Will you quote precisely the lines that run from the top of the material below to the line containing "return block(INLET_X +", both ends included?

▶ Data provided
* * *
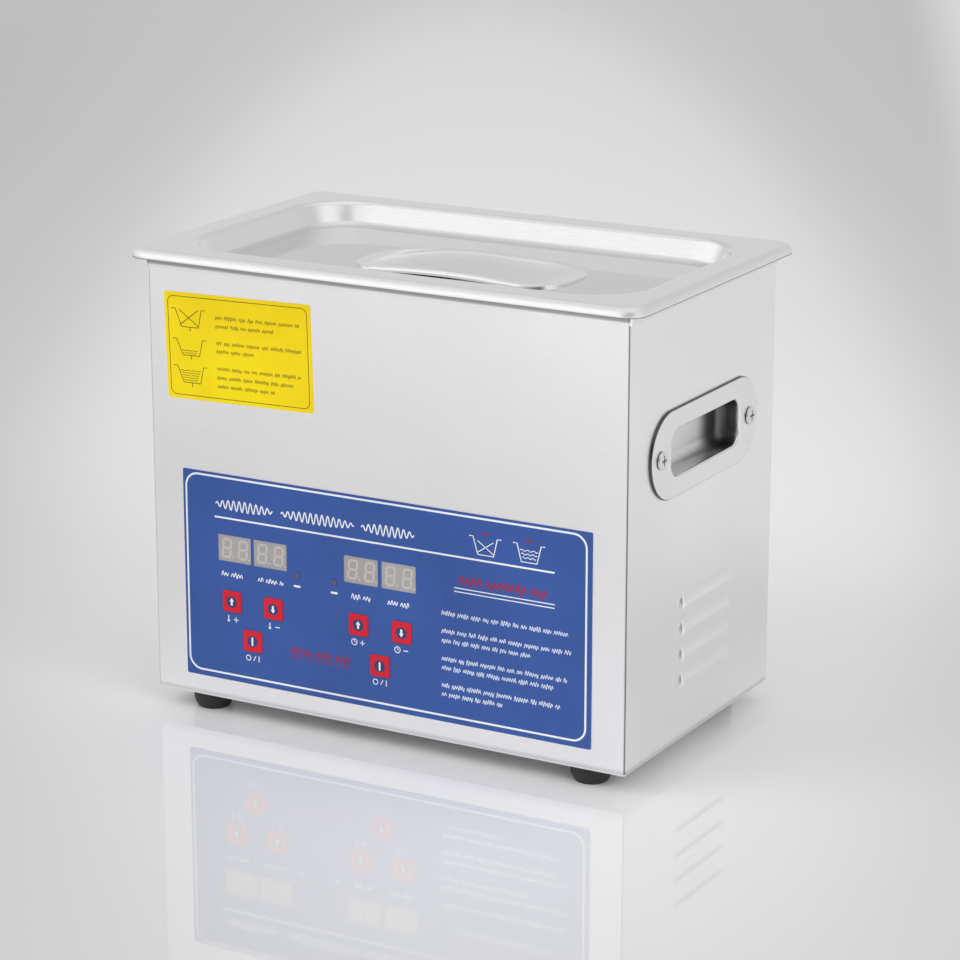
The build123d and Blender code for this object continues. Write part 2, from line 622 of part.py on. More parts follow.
# ---------------------------------------------------------------- fan
def make_fan():
    """Axial fan behind the rear vent: square frame and a turning rotor."""
    y0, y1 = INNER_REAR_Y - FAN_T, INNER_REAR_Y
    half = FAN_SIZE / 2
    frame = block(FAN_X - half, FAN_X + half, y0, y1, FAN_Z - half, FAN_Z + half)
    frame = fillet(frame.edges().filter_by(Axis.Y), 4)
    frame -= rod_y(FAN_X, FAN_Z, 28, y0 - 1, y1 + 1)
    for angle in (0, 90, 180, 270):
        spoke = block(0, 28.5, -1.5, 1.5, -1.2, 1.2)
        turned = Pos(FAN_X, y0 + 1.5, FAN_Z) * Rot(Y=angle + 45) * spoke
        frame += turned
    frame += rod_y(FAN_X, FAN_Z, 11, y0, y0 + 3)
    frame += rod_y(FAN_X, FAN_Z, 2, y0 + 3, y1 - 3)
    offsets = (-FAN_SCREW_OFFSET, FAN_SCREW_OFFSET)
    holes = [(dx, dz) for dx in offsets for dz in offsets]
    for dx, dz in holes:
        frame -= rod_y(FAN_X + dx, FAN_Z + dz, 1.95, y0 - 1, y1 + 1)
    save("fan_frame", frame)

    hub = rod_y(FAN_X, FAN_Z, 12, y0 + 3.6, y1 - 1.6)
    hub -= rod_y(FAN_X, FAN_Z, 2.05, y0, y1 - 2.9)
    rotor = hub
    for i in range(7):
        blade = Pos(18.6, 0, 0) * Rot(X=38) * Box(15, 8.4, 1.2)
        rotor += Pos(FAN_X, (y0 + y1) / 2 + 1.0, FAN_Z) * Rot(Y=i * 360 / 7) * blade
    save("fan_rotor", rotor)

    screws = []
    for dx, dz in holes:
        seat = Location(wall("rear", FAN_X + dx, FAN_Z + dz))
        screws.append(seat * pan_screw(3.6, 2.2, 1.95, FAN_T * 0.7))
    save("fan_screws", group(screws))


# ---------------------------------------------------------------- mains inlet and switch
def make_inlet():
    """Panel inlet with a fuse drawer above its socket; returns the three pins."""
    def at(dx0, dx1, y0, y1, dz0, dz1):
        return block(INLET_X + dx0, INLET_X + dx1, y0, y1, INLET_Z + dz0, INLET_Z + dz1)

    back_y = REAR_Y - 24
    body = at(-13.9, 13.9, back_y, REAR_Y, -23.1, 23.1)
    flange = extrude(wall("rear", INLET_X, INLET_Z) * RectangleRounded(32, 64, 5), 3)
    flange = fillet(edges_at(flange, Axis.Y, REAR_Y + 3), 1)
    socket_sketch = make_face(Polyline(
        (-12.2, -8.6), (12.2, -8.6), (12.2, 3.6), (7.2, 8.6), (-7.2, 8.6), (-12.2, 3.6), close=True
    ))
    socket_plane = wall("rear", INLET_X, INLET_Z - 10, 3)
    cavity = extrude(socket_plane * socket_sketch, -18)
    drawer_hole = at(-12, 12, REAR_Y - 17, REAR_Y + 4, 6.0, 18.0)
    housing = body + flange - cavity - drawer_hole
    for dz in (-28, 28):
        housing -= through("rear", INLET_X, INLET_Z + dz, Circle(1.6))

    pins = []
    for dx, dz in ((-7, -12), (7, -12), (0, -8)):
        blade = at(dx - 1, dx + 1, back_y - 6, REAR_Y - 1, dz - 2, dz + 2)
        housing -= at(dx - 1, dx + 1, back_y - 1, REAR_Y - 14, dz - 2, dz + 2)
        pins.append(blade)
    save("mains_inlet", housing)

    drawer = at(-11.9, 11.9, REAR_Y - 16, REAR_Y + 4.2, 6.1, 17.9)
    drawer -= at(-10.2, 10.2, REAR_Y - 13, REAR_Y - 5, 8.4, 18.5)
    drawer -= at(-5, 5, REAR_Y + 3.2, REAR_Y + 5, 10.5, 13.5)
    save("fuse_drawer", drawer)
    fuse = Pos(INLET_X, REAR_Y - 9, INLET_Z + 11.2) * Rot(Y=90) * Cylinder(2.6, 20)
    save("fuse", fuse)
    screws = []
    for dz in (-28, 28):
        seat = Location(wall("rear", INLET_X, INLET_Z + dz, 3))
        screws.append(seat * pan_screw(2.8, 1.7, 1.5, 9))
    save("inlet_screws", group(screws))
    return pins


def make_power_switch():
    """Rocker switch housing and its rocker, off at rest; returns its terminal blades."""
    pivot_y = REAR_Y - 4.5
    rocker_r = 8.6
    body = block(SWITCH_X - 9.5, SWITCH_X + 9.5, REAR_Y - 22, REAR_Y, SWITCH_Z - 10.5, SWITCH_Z + 10.5)
    flange = extrude(wall("rear", SWITCH_X, SWITCH_Z) * RectangleRounded(23, 25, 1.5), 2)
    flange = fillet(edges_at(flange, Axis.Y, REAR_Y + 2), 0.8)
    cavity = rod_x(pivot_y, SWITCH_Z, rocker_r + 0.25, SWITCH_X - 7.3, SWITCH_X + 7.3)
    mouth = block(
        SWITCH_X - 7.3, SWITCH_X + 7.3, pivot_y, REAR_Y + 3,
        SWITCH_Z - rocker_r - 0.25, SWITCH_Z + rocker_r + 0.25,
    )
    blades = []
    for dz in (-5, 5):
        blades.append(block(
            SWITCH_X - 3, SWITCH_X + 3, REAR_Y - 30, REAR_Y - 22, SWITCH_Z + dz - 0.4, SWITCH_Z + dz + 0.4
        ))
    save("switch_housing", body + flange - cavity - mouth)

    x0, x1 = SWITCH_X - 7.1, SWITCH_X + 7.1
    dip = REAR_Y + 2.8
    half_h = 7.1
    lift = half_h * tan(radians(SWITCH_TILT))
    barrel = rod_x(pivot_y, SWITCH_Z, rocker_r, x0, x1)
    barrel &= block(x0, x1, pivot_y - rocker_r, pivot_y + 2, SWITCH_Z - 9, SWITCH_Z + 9)
    side = Plane(origin=(x0, 0, SWITCH_Z), x_dir=(0, 1, 0), z_dir=(1, 0, 0))
    paddle = extrude(side * make_face(Polyline(
        (pivot_y, -half_h), (dip + lift, -half_h), (dip, 0), (dip + lift, half_h),
        (pivot_y, half_h), close=True
    )), x1 - x0)
    about = Pos(SWITCH_X, pivot_y, SWITCH_Z)
    tilt = about * Rot(X=-SWITCH_TILT) * about.inverse()
    save("power_rocker", tilt * (barrel + paddle))
    return blades


# ---------------------------------------------------------------- basket
def make_basket():
    """Slotted sheet basket that stands in the tank, with two lifting hoops."""
    z0 = TANK_FLOOR + 6
    outer = prism(BASKET_W, BASKET_D, 12, z0, z0 + BASKET_H)
    outer = fillet(edges_at(outer, Axis.Z, z0), 5)
    inner = prism(BASKET_W - 1.6, BASKET_D - 1.6, 11.2, z0 + 0.8, z0 + BASKET_H + 1)
    inner = fillet(edges_at(inner, Axis.Z, z0 + 0.8), 4.2)
    shell = outer - inner
    bead = prism(BASKET_W + 3, BASKET_D + 3, 13.5, z0 + BASKET_H - 3, z0 + BASKET_H)
    shell += bead - prism(BASKET_W - 1.6, BASKET_D - 1.6, 11.2, z0, z0 + BASKET_H + 1)
    slot = SlotOverall(28, 4)
    columns = [-70, -35, 0, 35, 70]
    for x in columns:
        for y in (-30, -15, 0, 15, 30):
            shell -= extrude(Pos(x, y, z0 - 1) * slot, 4)
        for row in range(3):
            z = z0 + 12 + row * 12
            shell -= extrude(Plane(origin=(x, 0, z), x_dir=(1, 0, 0), z_dir=(0, -1, 0)) * slot, 60, both=True)
    for y in (-20, 20):
        for row in range(3):
            z = z0 + 12 + row * 12
            shell -= extrude(Plane(origin=(0, y, z), x_dir=(0, 1, 0), z_dir=(1, 0, 0)) * slot, 110, both=True)
    for x in (-87, 87):
        for y in (-37, 37):
            shell += rod_z(x, y, 3.5, TANK_FLOOR, z0 + 0.4)
    save("basket", shell)

    hoops = []
    rod_r = 1.5
    for sign in (-1, 1):
        x = sign * (BASKET_W / 2 + 1.5 + rod_r)
        low = z0 + BASKET_H - 3 - 10
        high = z0 + BASKET_H + 16
        path = FilletPolyline((x, -26, low), (x, -26, high), (x, 26, high), (x, 26, low), radius=9)
        ring = Plane(origin=(x, -26, low), x_dir=(1, 0, 0), z_dir=(0, 0, 1)) * Circle(rod_r)
        hoops.append(sweep(ring, path))
    save("basket_hoops", group(hoops))


# ---------------------------------------------------------------- write everything
os.makedirs("parts", exist_ok=True)
save("casing", make_casing())
save("base_plate", make_base_plate())
make_feet()
foot_nuts = make_foot_screws()
base_screws = make_base_screws()
save("tank", make_tank())
save("flange_gasket", make_gasket())
save("lid", make_lid())
save("lid_grip", make_lid_grip())
save("handle_right", make_handle("right"))
save("handle_left", make_handle("left"))
handle_nuts = make_handle_screws()
save("m4_nuts", group(foot_nuts + handle_nuts))
save("panel_overlay", make_overlay())
make_displays()
make_lamps()
make_keys()
save("info_label", make_label())
make_transducers()
make_heater()
control_posts, control_screws = make_control_board()
power_posts, power_screws = make_generator()
save("board_standoffs", group(control_posts + power_posts))
save("m3_screws", group(base_screws + control_screws + power_screws))
make_fan()
inlet_pins = make_inlet()
switch_blades = make_power_switch()
save("mains_contacts", group(inlet_pins + switch_blades))
make_basket()
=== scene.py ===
import json
import math
import random

import bmesh
import bpy
from mathutils import Matrix, Vector


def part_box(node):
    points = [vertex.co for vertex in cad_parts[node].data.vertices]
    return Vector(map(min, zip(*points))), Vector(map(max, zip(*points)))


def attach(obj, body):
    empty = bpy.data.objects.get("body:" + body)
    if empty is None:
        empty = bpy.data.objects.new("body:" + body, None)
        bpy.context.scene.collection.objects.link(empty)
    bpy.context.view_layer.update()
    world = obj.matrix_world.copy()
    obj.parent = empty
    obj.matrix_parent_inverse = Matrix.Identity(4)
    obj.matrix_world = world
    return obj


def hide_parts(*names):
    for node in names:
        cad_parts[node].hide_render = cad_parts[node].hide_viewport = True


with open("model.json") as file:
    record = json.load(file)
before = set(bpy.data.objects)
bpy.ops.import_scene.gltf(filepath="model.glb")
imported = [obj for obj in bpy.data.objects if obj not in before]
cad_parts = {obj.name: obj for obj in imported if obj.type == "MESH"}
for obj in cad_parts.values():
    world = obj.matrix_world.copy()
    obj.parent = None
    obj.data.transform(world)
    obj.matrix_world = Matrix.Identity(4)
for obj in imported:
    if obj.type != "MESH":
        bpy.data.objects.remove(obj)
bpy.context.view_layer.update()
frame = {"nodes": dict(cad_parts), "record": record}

MM = 0.001
SEED = 7

# ---------------------------------------------------------------- places, in millimetres
FRONT_Y = -75.0
OVERLAY_Y = -75.4         # face of the blue overlay
KEY_Y = -75.9             # face of a key
LABEL_Y = -75.25          # face of the yellow sticker
PANEL_BORDER = (-106.3, 22.0, 105.3, 118.2)     # left, bottom, right, top of the white line
PANEL_BORDER_R = 6.5
WINDOWS = [(-79.95, 84.1), (-60.25, 84.1), (-11.0, 84.1), (9.05, 84.1)]
WINDOW_W, WINDOW_H = 18.2, 12.8
KEYS = {
    "temp_up": (-81.8, 58.2, "up"),
    "temp_down": (-58.8, 58.2, "down"),
    "heat": (-70.6, 40.4, "bar"),
    "time_up": (-12.4, 58.0, "up"),
    "time_down": (10.7, 58.0, "down"),
    "sonic": (-1.0, 40.0, "bar"),
}
LABEL_X, LABEL_Z = -75.8, 179.4                 # the sticker's middle
LABEL_W, LABEL_H = 79.7, 50.4
LABEL_TILT = 1.4                                # degrees

# Bands where a metal is painted darker or turns duller: each runs from its first place to its second. Most
# dark bands are painted shade; the casing's foot band just turns darker towards the bottom.
# Painted shade: a dark line down each of the casing's upright corner folds.
FOLD_X, FOLD_Y = (124.1, 124.6), (74.1, 74.6)            # the casing's upright corners
# The casing's colour turns darker towards its bottom edge.
CASING_FOOT_Z = (12.5, 10.2)
# Painted shade on the tank's skirt and flange, under the lid's rim.
SKIRT_FACE_Y, SKIRT_SHADOW_Z = (75.0, 75.4), (215.2, 216.6)
FLANGE_SHADOW_Z = (217.4, 218.6)
# Painted shade: a dark line along the lid rim's lower edge, in the gap above the casing.
RIM_X, RIM_Y, RIM_SHADE_Z = (128.8, 129.8), (78.8, 79.8), (219.6, 219.2)
LID_CORNER_X, LID_CORNER_Y = (122.0, 125.5), (72.0, 75.5)
# The recess floor is painted a little darker, as shade, and made glossier.
RECESS_FLOOR_Z = (214.5, 212.9)
# Painted shade: a dark line round the handle plate's edges.
HANDLE_END_Y, HANDLE_TOP_Z, HANDLE_FOOT_Z = (36.5, 37.5), (161.0, 162.0), (134.6, 133.6)
HANDLE_EDGE_X = (126.25, 126.05)
# Painted shade in the handle's pocket: its far end and its lower wall.
POCKET_X, POCKET_END_Y, POCKET_LEDGE_Z = (125.4, 123.8), (12.0, 26.0), (141.0, 138.4)
# Painted shade under the screw heads.
SCREW_UNDERSIDE_X = (126.8, 126.5)

# Print on the blue panel.
TITLE_SPANS = ((-90.0, -58.5), (-54.0, -14.5), (-10.5, 17.5))
TITLE_V, TITLE_HEIGHT, TITLE_RULE_V = 105.2, 5.2, 98.7
BASIN_TOP, BASIN_BASE = 109.7, 101.4
HEADING_V, HEADING_RULES_V = 87.9, (83.95, 82.25)
WINDOW_LEGEND_SPANS = ((-87.5, -75.5), (-67.2, -53.0), (-16.2, -5.8), (3.2, 14.8))
WINDOW_LEGEND_V = 71.3
KEY_LEGEND_V, SWITCH_LEGEND_V = 49.5, 32.0
NOTE_LEFT = 31.6
NOTE_LINES = (                                            # height and right end of each line
    (71.0, 96.4), (62.5, 98.0), (57.9, 77.4), (49.3, 96.0), (44.9, 89.2), (36.5, 92.7), (32.2, 63.2),
)
# Print on the sticker, from its upper left corner: depth and right end, then top and base.
LABEL_LINES = (
    (10.5, 73.7), (14.5, 59.6), (22.4, 74.3), (26.3, 48.5), (34.4, 73.8), (38.7, 69.5), (42.9, 59.2),
)
LABEL_BASINS = ((7.7, 16.1), (21.9, 29.5), (34.7, 42.5))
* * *
▶ Complete answer
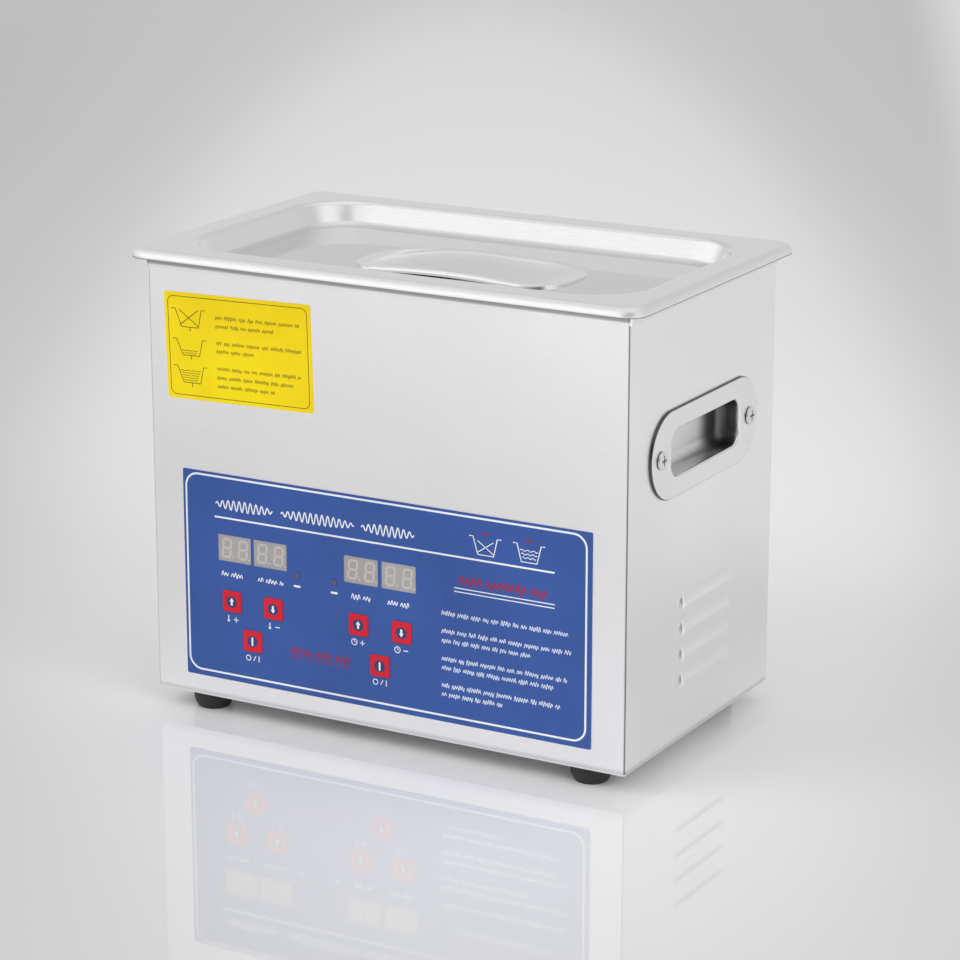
The build123d and Blender code for this object continues. Write part 2, from line 622 of part.py on. More parts follow.
# ---------------------------------------------------------------- fan
def make_fan():
    """Axial fan behind the rear vent: square frame and a turning rotor."""
    y0, y1 = INNER_REAR_Y - FAN_T, INNER_REAR_Y
    half = FAN_SIZE / 2
    frame = block(FAN_X - half, FAN_X + half, y0, y1, FAN_Z - half, FAN_Z + half)
    frame = fillet(frame.edges().filter_by(Axis.Y), 4)
    frame -= rod_y(FAN_X, FAN_Z, 28, y0 - 1, y1 + 1)
    for angle in (0, 90, 180, 270):
        spoke = block(0, 28.5, -1.5, 1.5, -1.2, 1.2)
        turned = Pos(FAN_X, y0 + 1.5, FAN_Z) * Rot(Y=angle + 45) * spoke
        frame += turned
    frame += rod_y(FAN_X, FAN_Z, 11, y0, y0 + 3)
    frame += rod_y(FAN_X, FAN_Z, 2, y0 + 3, y1 - 3)
    offsets = (-FAN_SCREW_OFFSET, FAN_SCREW_OFFSET)
    holes = [(dx, dz) for dx in offsets for dz in offsets]
    for dx, dz in holes:
        frame -= rod_y(FAN_X + dx, FAN_Z + dz, 1.95, y0 - 1, y1 + 1)
    save("fan_frame", frame)

    hub = rod_y(FAN_X, FAN_Z, 12, y0 + 3.6, y1 - 1.6)
    hub -= rod_y(FAN_X, FAN_Z, 2.05, y0, y1 - 2.9)
    rotor = hub
    for i in range(7):
        blade = Pos(18.6, 0, 0) * Rot(X=38) * Box(15, 8.4, 1.2)
        rotor += Pos(FAN_X, (y0 + y1) / 2 + 1.0, FAN_Z) * Rot(Y=i * 360 / 7) * blade
    save("fan_rotor", rotor)

    screws = []
    for dx, dz in holes:
        seat = Location(wall("rear", FAN_X + dx, FAN_Z + dz))
        screws.append(seat * pan_screw(3.6, 2.2, 1.95, FAN_T * 0.7))
    save("fan_screws", group(screws))


# ---------------------------------------------------------------- mains inlet and switch
def make_inlet():
    """Panel inlet with a fuse drawer above its socket; returns the three pins."""
    def at(dx0, dx1, y0, y1, dz0, dz1):
        return block(INLET_X + dx0, INLET_X + dx1, y0, y1, INLET_Z + dz0, INLET_Z + dz1)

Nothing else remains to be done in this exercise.